In 1922 the Comintern’s Fourth Congress supported the KPD’s approach in the open letter as an example of the united front.

However, this progress was squandered. An ultra-left faction of the KPD developed a “theory of the offensive,” which aimed for the immediate seizure of state power. This faction became increasingly influential in the party.

In March 1921, following a government provocation, the KPD called for an insurrectionary general strike. A tiny minority of workers responded to it, and the strike was crushed. In the wake of this fiasco the KPD lost half its membership.

A decade later it was the failure of the communists to apply the united front that allowed the Nazis to take power. A united front of social democratic and communist workers opposing the Nazis could have stopped Hitler.

However, by the 1930s the Comintern had become a tool for Russian foreign policy. The KPD, like other Communist parties, followed “Third Period” policy, which labelled social democrats as “social fascists.” This ruled out any possibility of unity against the common threat of fascism.

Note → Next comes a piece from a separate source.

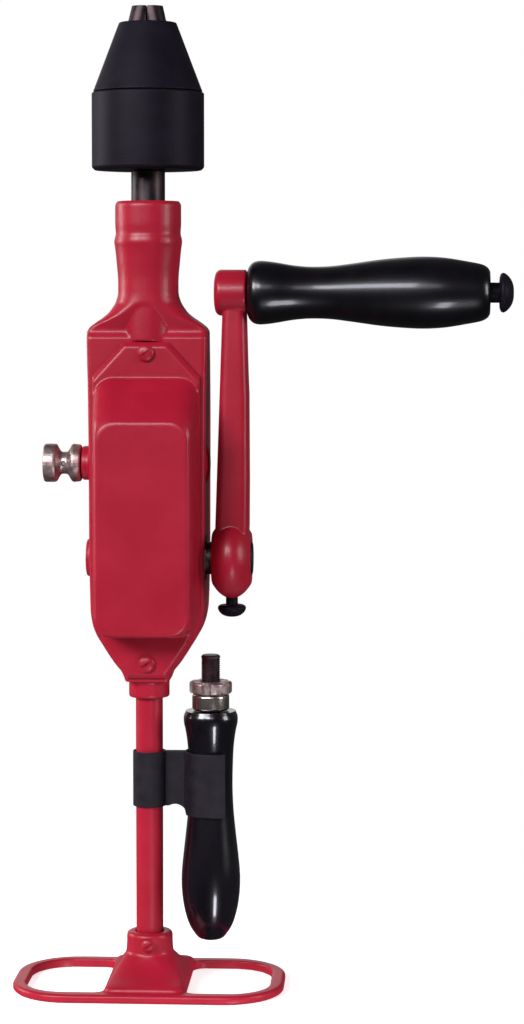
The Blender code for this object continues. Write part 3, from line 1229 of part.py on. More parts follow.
def make_chuck_body(parent):
    base = CHUCK_BASE_Z
    land = CHUCK_RADIUS - CHUCK_SLEEVE_WALL - CLEARANCE
    relief = land - CHUCK_BODY_RELIEF
    sleeve_top = base + CHUCK_REAR_HEIGHT
    groove_top = base + NUT_BOTTOM_ABOVE_BASE + NUT_HEIGHT + CLEARANCE
    jaw_bore = JAW_RADIUS + CLEARANCE
    skin = jaw_bore / math.cos(JAW_ANGLE) + CHUCK_BODY_WALL
    nose = jaw_offset(CHUCK_NOSE_Z) + skin
    throat_floor = base + CHUCK_THROAT_FLOOR
    profile = [(CHUCK_THROAT_RADIUS, CHUCK_NOSE_Z), (nose, CHUCK_NOSE_Z), (jaw_offset(groove_top) + skin,
            groove_top),
               (CHUCK_GROOVE_RADIUS, groove_top), (CHUCK_GROOVE_RADIUS, sleeve_top), (land, sleeve_top),
               (land, sleeve_top - CHUCK_LAND_HEIGHT), (relief,
                                                        sleeve_top - CHUCK_LAND_HEIGHT - CHUCK_BODY_RELIEF),
               (relief, base + CHUCK_LAND_HEIGHT + CHUCK_BODY_RELIEF), (land, base + CHUCK_LAND_HEIGHT),
               (land, base + KNOB_EDGE), (land - KNOB_EDGE, base), (SPINDLE_RADIUS - KNOB_EDGE + CLEARANCE,
                                                                    base),
               (SPINDLE_RADIUS - KNOB_EDGE + CLEARANCE, base + CHUCK_SOCKET_DEPTH),
               (0, base + CHUCK_SOCKET_DEPTH)]
    body = turned([(0, throat_floor), (CHUCK_THROAT_RADIUS, throat_floor), *profile])
    for number, turn in enumerate(jaw_turns(), 1):
        below = -JAW_LENGTH - JAW_TRAVEL - 2 * CLEARANCE
        cutter = rod(jaw_bore, below, OVERRUN, steps=MEDIUM_STEPS)
        cut(body, as_cutter(jaw_placed(cutter, turn), f"jaw_hole_{number}"))
    finish(body, "chuck_body", black_chuck(), parent)


def nut_bore(height):
    """The radius of the chuck nut's conical bore, just outside the jaws, at a height."""
    return jaw_offset(height) + (JAW_RADIUS + CLEARANCE) / math.cos(JAW_ANGLE) + CLEARANCE / 2


def make_chuck_sleeves(spindle_axis, sleeve_axis):
    base = CHUCK_BASE_Z
    top = base + CHUCK_REAR_HEIGHT
    outer = CHUCK_RADIUS
    inner = outer - CHUCK_SLEEVE_WALL
    bevel = CHUCK_CHAMFER
    seam = CHUCK_SEAM_CHAMFER
    rear = turned([(outer - seam, top), (outer, top - seam), (outer, base + bevel), (outer - bevel, base),
                   (inner, base), (inner, top)])
    finish(rear, "chuck_rear_sleeve", black_chuck(), spindle_axis)
    low = top + CLEARANCE
    skin = (JAW_RADIUS + CLEARANCE) / math.cos(JAW_ANGLE) + CHUCK_BODY_WALL + 1.5 * CLEARANCE
    nut_bottom = base + NUT_BOTTOM_ABOVE_BASE
    room_top = nut_bottom + NUT_HEIGHT + 2 * CLEARANCE
    room_wall = NUT_WALL + CLEARANCE
    nose = CHUCK_NOSE_RADIUS
    chamfer = CHUCK_NOSE_CHAMFER
    front = turned([(nose - chamfer, CHUCK_NOSE_Z), (nose, CHUCK_NOSE_Z - chamfer),
                    (outer - bevel, low + bevel),
                    (outer - seam, low), (nut_bore(nut_bottom) + room_wall, low),
                    (nut_bore(nut_bottom) + room_wall, nut_bottom), (nut_bore(room_top) + room_wall, room_top),
                    (jaw_offset(room_top) + skin, room_top), (jaw_offset(CHUCK_NOSE_Z) + skin, CHUCK_NOSE_Z)])
    finish(front, "chuck_front_sleeve", black_chuck(), sleeve_axis)
    nut_top = nut_bottom + NUT_HEIGHT
    nut = turned([(nut_bore(nut_top) + NUT_WALL, nut_top), (nut_bore(nut_bottom) + NUT_WALL, nut_bottom),
                  (nut_bore(nut_bottom), nut_bottom), (nut_bore(nut_top), nut_top)])
    finish(nut, "chuck_nut", plain_steel(), sleeve_axis)


def jaw_wedge(turn, name):
    """The upright prism that a jaw may fill: its third of the circle, less a gap, up to the tip."""
    side = math.tan(math.pi / JAW_COUNT)
    bite = JAW_BITE_RADIUS
    far = CHUCK_RADIUS
    gap = JAW_SIDE_GAP / math.cos(math.pi / JAW_COUNT)
    outline = [(bite, -(bite * side - gap)), (far, -(far * side - gap)), (far, far * side - gap),
               (bite, bite * side - gap)]
    height = JAW_SHOWN + CHUCK_LENGTH
    wedge = flat_outline([outline], height, "Z", (0, 0, 0))
    wedge.matrix_basis = Matrix.Rotation(turn, 4, "Z") @ Matrix.Translation((0, 0, JAW_TIP_Z - height / 2))
    return as_cutter(wedge, name)


def make_jaw(number, turn, parent):
    spare = JAW_RADIUS + JAW_TIP_OFFSET
    jaw = jaw_placed(rod(JAW_RADIUS, -JAW_LENGTH, spare, steps=MEDIUM_STEPS), turn)
    boolean(jaw, jaw_wedge(turn, f"jaw_wedge_{number}"), "INTERSECT")
    finish(jaw, f"chuck_jaw_{number}", dark_steel(), parent)


# Side handle, stored in its clip on the frame tube


def make_side_handle(parent):
    place = (HANDLE_AXIS_X, 0, 0)
    bore = STUD_RADIUS + CLEARANCE
    hole_low = HANDLE_TOP_Z - STUD_IN_HANDLE - CLEARANCE
    outside = [(radius * HANDLE_RADIUS, HANDLE_BASE_Z + along * HANDLE_LENGTH) for along,
               radius in HANDLE_PROFILE_SHARES]
    profile = [(0, hole_low), (bore, hole_low), (bore, HANDLE_TOP_Z), *outside, (0, HANDLE_BASE_Z)]
    finish(turned(profile, "Z", place), "side_handle", black_lacquer(), parent)
    stud = bevelled_rod(STUD_RADIUS, HANDLE_TOP_Z - STUD_IN_HANDLE, RING_TOP_Z + STUD_PAST_RING, KNOB_EDGE,
                        "Z", place,
                        MEDIUM_STEPS)
    finish(stud, "handle_stud", dark_steel(), parent)
    low = HANDLE_TOP_Z + CLEARANCE
    lip = FERRULE_RADIUS - KNOB_EDGE
    ferrule = turned([(lip, FERRULE_TOP_Z), (FERRULE_RADIUS, FERRULE_TOP_Z - KNOB_EDGE),
                      (FERRULE_RADIUS, low + KNOB_EDGE), (lip, low), (bore, low), (bore, FERRULE_TOP_Z)],
                      "Z", place)
    finish(ferrule, "handle_ferrule", bright_nickel(), parent)


def make_lock_ring(parent):
    """The nut that locks the handle's stud, with scallops round its edge."""
    low = FERRULE_TOP_Z + CLEARANCE
    edge = KNOB_EDGE
    ring = turned([(LOCK_RING_RADIUS - edge, RING_TOP_Z), (LOCK_RING_RADIUS, RING_TOP_Z - edge),
                   (LOCK_RING_RADIUS, low + edge), (LOCK_RING_RADIUS - edge, low), (STUD_RADIUS + CLEARANCE,
            low),
                   (STUD_RADIUS + CLEARANCE, RING_TOP_Z)], "Z", (HANDLE_AXIS_X, 0, 0))
    for number in range(LOCK_RING_NOTCHES):
        angle = (number + LOCK_RING_FIRST_NOTCH_SHARE) * math.tau / LOCK_RING_NOTCHES
        place = (HANDLE_AXIS_X + LOCK_RING_RADIUS * math.cos(angle), LOCK_RING_RADIUS * math.sin(angle), 0)
        scallop = rod(LOCK_RING_NOTCH_RADIUS, low - OVERRUN, RING_TOP_Z + OVERRUN, "Z", place,
                      SMALL_STEPS // 2)
        cut(ring, as_cutter(scallop, f"ring_scallop_{number + 1}"))
    finish(ring, "lock_ring", bright_nickel(), parent)


def handle_radius(height):
    """The side handle's radius at a height, between the points of its profile."""
    along = (height - HANDLE_BASE_Z) / HANDLE_LENGTH
    for (high, wide), (low, narrow) in zip(HANDLE_PROFILE_SHARES, HANDLE_PROFILE_SHARES[1:]):
        if low <= along <= high:
            return HANDLE_RADIUS * (narrow + (wide - narrow) * (along - low) / (high - low))
    return HANDLE_RADIUS


def make_handle_clip():
    """One bent strip: a ring round the tube, a web and two arms round the front and back of the handle."""
    tube_inner = TUBE_RADIUS + CLEARANCE
    tube_outer = tube_inner + CLIP_SHEET
    arm_inner = max(handle_radius(CLIP_LOW_Z), handle_radius(CLIP_HIGH_Z)) + CLEARANCE
    arm_outer = arm_inner + CLIP_SHEET
    web = CLIP_WEB_HALF
    tube_turn = math.asin(web / tube_outer)
    arm_turn = math.asin(web / arm_outer)
    handle = (HANDLE_AXIS_X, 0)
    lip = HANDLE_AXIS_X + CLIP_LIP
    edge = arc((0, 0), tube_outer, tube_turn, math.tau - tube_turn, CLIP_RING_STEPS)
    edge += arc(handle, arm_outer, math.pi + arm_turn, 3 * math.pi / 2, CLIP_ARM_STEPS)
    edge += [(lip, -arm_outer), (lip, -arm_inner)]
    edge += arc(handle, arm_inner, 3 * math.pi / 2, math.pi / 2, 2 * CLIP_ARM_STEPS)
    edge += [(lip, arm_inner), (lip, arm_outer)]
    edge += arc(handle, arm_outer, math.pi / 2, math.pi - arm_turn, CLIP_ARM_STEPS)
    round_hole = bore_outline(tube_inner)
    height = CLIP_HIGH_Z - CLIP_LOW_Z
    clip = flat_outline([edge, round_hole], height, "Z", (0, 0, (CLIP_HIGH_Z + CLIP_LOW_Z) / 2))
    arch_radius = (CLIP_ARCH_HALF**2 + CLIP_ARCH_RISE**2) / (2 * CLIP_ARCH_RISE)
    arch_x = (tube_outer + HANDLE_AXIS_X - arm_outer) / 2
    arch = rod(arch_radius, -arm_outer - OVERRUN, arm_outer + OVERRUN, "-Y",
               (arch_x, 0, CLIP_LOW_Z + CLIP_ARCH_RISE - arch_radius))
    step_left = -tube_outer - OVERRUN
    step = block((arch_x - step_left, 2 * (tube_outer + OVERRUN), CLIP_RING_RISE + OVERRUN),
                 ((arch_x + step_left) / 2, 0, CLIP_LOW_Z + (CLIP_RING_RISE - OVERRUN) / 2))
    cut(clip, as_cutter(step, "clip_ring_step"), as_cutter(arch, "clip_arch"))
    finish(clip, "handle_clip", black_sheet())


def build():
    clear_scene()
    new_collection(PARTS)
    new_collection(CUTTERS)
    crank_axis = axis_empty("crank_axis", (0, 0, CRANK_Z))
    counter_axis = axis_empty("counter_axis", (0, 0, COUNTER_Z))
    fast_axis = axis_empty("fast_gear_axis", (FAST_MIDDLE_X, 0, COUNTER_Z))
    slow_axis = axis_empty("slow_gear_axis", (SLOW_MIDDLE_X, 0, COUNTER_Z))
    selector_axis = axis_empty("selector_axis", (-CASE_HALF_WIDTH, 0, COUNTER_Z), counter_axis)
    spindle_axis = axis_empty("spindle_axis", (0, 0, NECK_TOP_Z))
    sleeve_axis = axis_empty("chuck_sleeve_axis", (0, 0, CHUCK_BASE_Z), spindle_axis)
    grip_axis = axis_empty("grip_axis", (GRIP_LEFT_X, 0, GRIP_Z), crank_axis)
    clamp_axis = axis_empty("clamp_screw_axis", (ARM_MIDDLE_X, 0, CRANK_Z), crank_axis)
    handle_axis = axis_empty("side_handle_axis", (HANDLE_AXIS_X, 0, HANDLE_BASE_Z))
    ring_axis = axis_empty("lock_ring_axis", (HANDLE_AXIS_X, 0, RING_TOP_Z), handle_axis)
    make_breast_plate()
    make_plate_screw()
    make_frame_tube()
    make_tube_pin()
    make_gear_case()
    make_front_cover()
    make_cover_screws()
    make_bushes()
    make_driving_gears(crank_axis)
    make_crank_shaft(crank_axis)
    make_crank_arm(crank_axis)
    make_grip_axle(crank_axis)
    make_clamp_screw(clamp_axis)
    make_grip(grip_axis)
    make_counter_gears(fast_axis, slow_axis)
    make_countershaft(counter_axis)
    make_counter_bevel_gear(counter_axis)
    make_selector(selector_axis)
    make_spindle(spindle_axis)
    make_chuck_body(spindle_axis)
    make_chuck_sleeves(spindle_axis, sleeve_axis)
    for number, turn in enumerate(jaw_turns(), 1):
        make_jaw(number, turn, spindle_axis)
    make_handle_clip()
    make_side_handle(handle_axis)
    make_lock_ring(ring_axis)


build()
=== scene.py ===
"""Looks of the two-speed breast drill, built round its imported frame."""

import json
import math

import bpy
import numpy as np
from mathutils import Matrix, Vector

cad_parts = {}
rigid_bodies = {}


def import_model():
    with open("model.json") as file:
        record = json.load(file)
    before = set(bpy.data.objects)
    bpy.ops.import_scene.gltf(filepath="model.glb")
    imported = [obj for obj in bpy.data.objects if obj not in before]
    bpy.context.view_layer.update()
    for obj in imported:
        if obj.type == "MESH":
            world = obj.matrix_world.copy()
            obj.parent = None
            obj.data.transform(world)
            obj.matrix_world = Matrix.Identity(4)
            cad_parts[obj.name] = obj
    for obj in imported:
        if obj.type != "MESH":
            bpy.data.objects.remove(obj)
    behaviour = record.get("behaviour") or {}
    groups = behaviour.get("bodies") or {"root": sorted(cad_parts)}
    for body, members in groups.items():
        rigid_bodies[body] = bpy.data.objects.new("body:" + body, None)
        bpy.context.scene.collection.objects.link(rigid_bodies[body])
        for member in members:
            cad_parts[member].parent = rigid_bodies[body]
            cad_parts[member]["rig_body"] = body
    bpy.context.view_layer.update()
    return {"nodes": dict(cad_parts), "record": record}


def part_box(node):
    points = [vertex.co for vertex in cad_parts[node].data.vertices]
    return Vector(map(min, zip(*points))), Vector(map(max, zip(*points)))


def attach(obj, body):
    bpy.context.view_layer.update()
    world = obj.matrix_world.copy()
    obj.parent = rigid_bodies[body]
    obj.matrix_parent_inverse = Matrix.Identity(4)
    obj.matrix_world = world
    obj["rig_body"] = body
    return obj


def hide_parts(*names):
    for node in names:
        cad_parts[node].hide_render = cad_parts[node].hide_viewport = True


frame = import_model()

MM = 0.001
# Sides of a round piece, and of a small one
ROUND = 96
FINE = 48
NOISE_ROUGHNESS = 0.55

# Sizes in millimetres. Bores first, then how far a cutter runs past a face and the gap between pieces.
TUBE_BORE = 5.7
PIN_BORE = 1.8
SET_SCREW_BORE = 1.7
COVER_SCREW_BORE = 1.9
ROD_BORE = 2.6
STUD_BORE = 4.1
AXLE_BORE = 4.3
OVERRUN = 2
CLEARANCE = 0.3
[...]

When the Nazis took power they murdered and imprisoned communist and social democratic workers alike.

Italy

Workers in Italy faced a similar threat. The years 1919 and 1920 are known as the Two Red Years in Italy. During this time Italy teetered on the edge of revolution, with workers in the industrial north involved in strikes, factory occupations and in some cases workers’ councils.

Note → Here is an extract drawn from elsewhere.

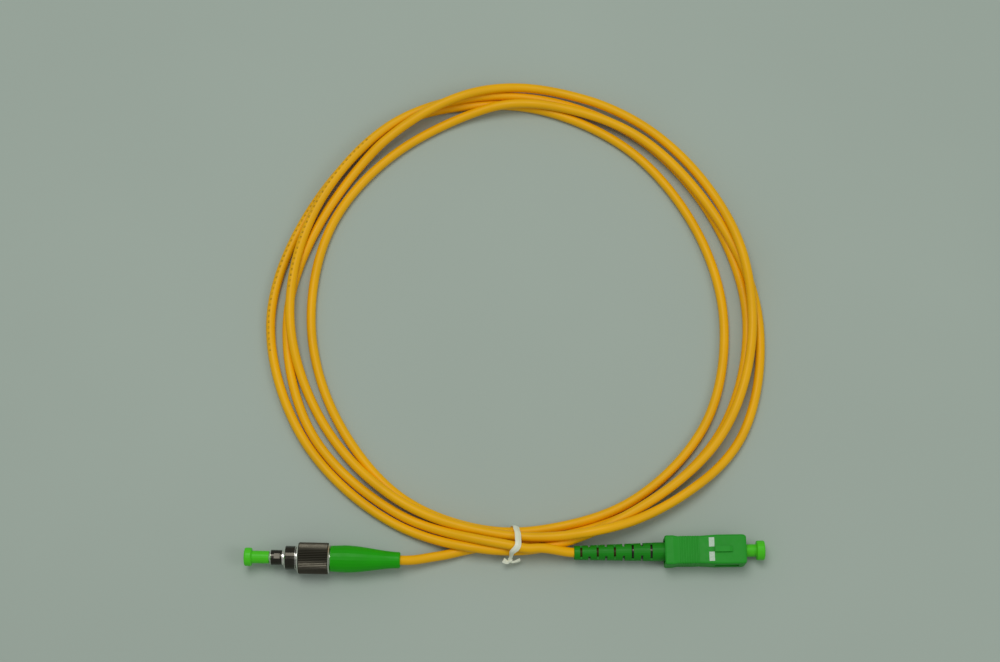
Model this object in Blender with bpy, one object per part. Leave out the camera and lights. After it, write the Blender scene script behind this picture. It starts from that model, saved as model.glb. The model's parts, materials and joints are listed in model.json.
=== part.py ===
"""A simplex fiber optic patch cord: an FC connector and an SC connector on one coiled yellow cord.

All dimensions are millimetres and become metres when a mesh is made. Each connector is built along
its own X axis, from the mouth of its boot towards the mating face, under an empty that places it.
"""

from itertools import product
from math import cos, pi, radians, sin, tan

import bmesh
import bpy
from mathutils import Vector

MM = 0.001
FACETS = 24

# Cord and coil
CORD_RADIUS = 1.5
COIL_CENTRE = (4.0, 75.9)
COIL_BOTTOM = 0.0
COIL_HEIGHT = 6.3
COIL_CORNER = 1.2
COIL_STEP = 15
# Bottom and top of the coil where the tie passes round it.
COIL_AT_TIE = (0.9, 6.5)
# Inner and outer radius of the four turns together, every 30 degrees from the tie.
COIL_INNER = (68.7, 68.2, 67.8, 65.5, 65.0, 68.3, 73.2, 69.0, 67.3, 65.2, 65.0, 67.8)
COIL_OUTER = (75.8, 78.2, 83.0, 80.0, 78.6, 80.2, 81.6, 80.6, 79.2, 81.5, 80.6, 78.6)
FC_LEAD_ROUTE = (
    (-32.0, -3.3, 4.9),
    (-28.5, -3.1, 4.3),
    (-25.0, -2.4, 2.4),
    (-21.5, -1.7, 1.6),
    (-18.2, -1.1, 1.55),
)
SC_LEAD_ROUTE = ((23.0, -0.8, 3.7), (21.5, -0.8, 3.7), (20.4, -0.78, 3.7))
ROUTE_POINTS = 9
# How far the jacket reaches into each boot, and the gap left before what it meets there.
FC_CORD_END = 12.0
SC_CORD_END = 22.0
GAP = 0.3

# Connectors: place of the boot's mouth, and the turn about Z that points the mating face outwards
FC_PLACE = (-32.7, -3.3, 4.9)
FC_TURN = 178.7
SC_PLACE = (21.7, -0.8, 3.7)
SC_TURN = 0.8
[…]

With this breakdown in capitalist order, sections of the ruling class decided to wage a violent assault on the organisations of the working class. Benito Mussolini’s fascists offered themselves as the force capable of destroying the threat of revolution and protecting the bosses’ system.

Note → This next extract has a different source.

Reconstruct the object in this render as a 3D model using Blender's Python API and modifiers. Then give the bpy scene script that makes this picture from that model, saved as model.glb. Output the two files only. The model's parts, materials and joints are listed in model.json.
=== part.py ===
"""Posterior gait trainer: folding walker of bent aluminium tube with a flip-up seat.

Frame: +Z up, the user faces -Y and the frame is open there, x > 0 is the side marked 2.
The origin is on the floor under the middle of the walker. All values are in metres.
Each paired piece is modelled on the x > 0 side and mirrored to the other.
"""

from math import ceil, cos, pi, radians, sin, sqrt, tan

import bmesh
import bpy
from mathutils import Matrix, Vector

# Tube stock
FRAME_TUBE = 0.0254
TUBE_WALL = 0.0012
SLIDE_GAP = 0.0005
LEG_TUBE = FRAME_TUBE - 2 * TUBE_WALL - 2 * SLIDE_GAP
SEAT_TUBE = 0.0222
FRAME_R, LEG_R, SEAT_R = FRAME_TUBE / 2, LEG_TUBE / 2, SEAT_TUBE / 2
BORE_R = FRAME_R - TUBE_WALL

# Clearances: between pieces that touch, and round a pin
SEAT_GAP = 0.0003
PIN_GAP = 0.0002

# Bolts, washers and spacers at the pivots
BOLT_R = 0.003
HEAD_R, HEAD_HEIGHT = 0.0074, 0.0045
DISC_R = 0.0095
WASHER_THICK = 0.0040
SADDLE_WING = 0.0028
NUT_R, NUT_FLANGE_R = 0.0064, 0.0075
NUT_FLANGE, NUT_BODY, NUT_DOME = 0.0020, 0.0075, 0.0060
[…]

The fascist threat demanded a united response from the left and the working class. As the Bolshevik Nikolai Bukharin warned, “In a country where fascists are shooting down the workers, where the entire land is burning, the mere existence of the fascist organisation is enough for us to say to workers: ‘Let us unite to strike down this riffraff’.”

Anti-fascist defence guards composed of workers emerged to fight off violent attacks by fascists, but the ultra-left Italian Communist Party refused to unite with other sections of the working class.

With the workers divided, the fascists were able to take control of the streets, smash workers’ organisations and ultimately seize state power.

The King appointed Mussolini prime minister of Italy in 1922 and the workers’ movement was suppressed for the next two decades.

Today the Australian left does not confront an organised fascist movement on the scale of Europe in the 1920s and 1930s. But for revolutionary activists involved in building struggle the underlying approach of the united front retains all its relevance.

There is a desperate need to build a united front to combat the racist policies of the Liberal government, to fight for climate action and win the right to strike.

Trotsky saw the united front as applicable in a broad range of contexts: “Just as the trade union is the rudimentary form of the united front in the economic struggle, so the soviet is the highest form of the united front under the conditions in which the proletariat enters the epoch of fighting for power.”

Most workers still hold to reformist ideas and organisations, as expressed in the vote for Labor by unionists. But in order to successfully challenge the re-elected Liberal government, we need campaigns that involve Greens and Labor voters as well as revolutionaries.

Revolutionaries can only convince large numbers workers of the need to overthrow capitalism by fighting alongside them in united fronts.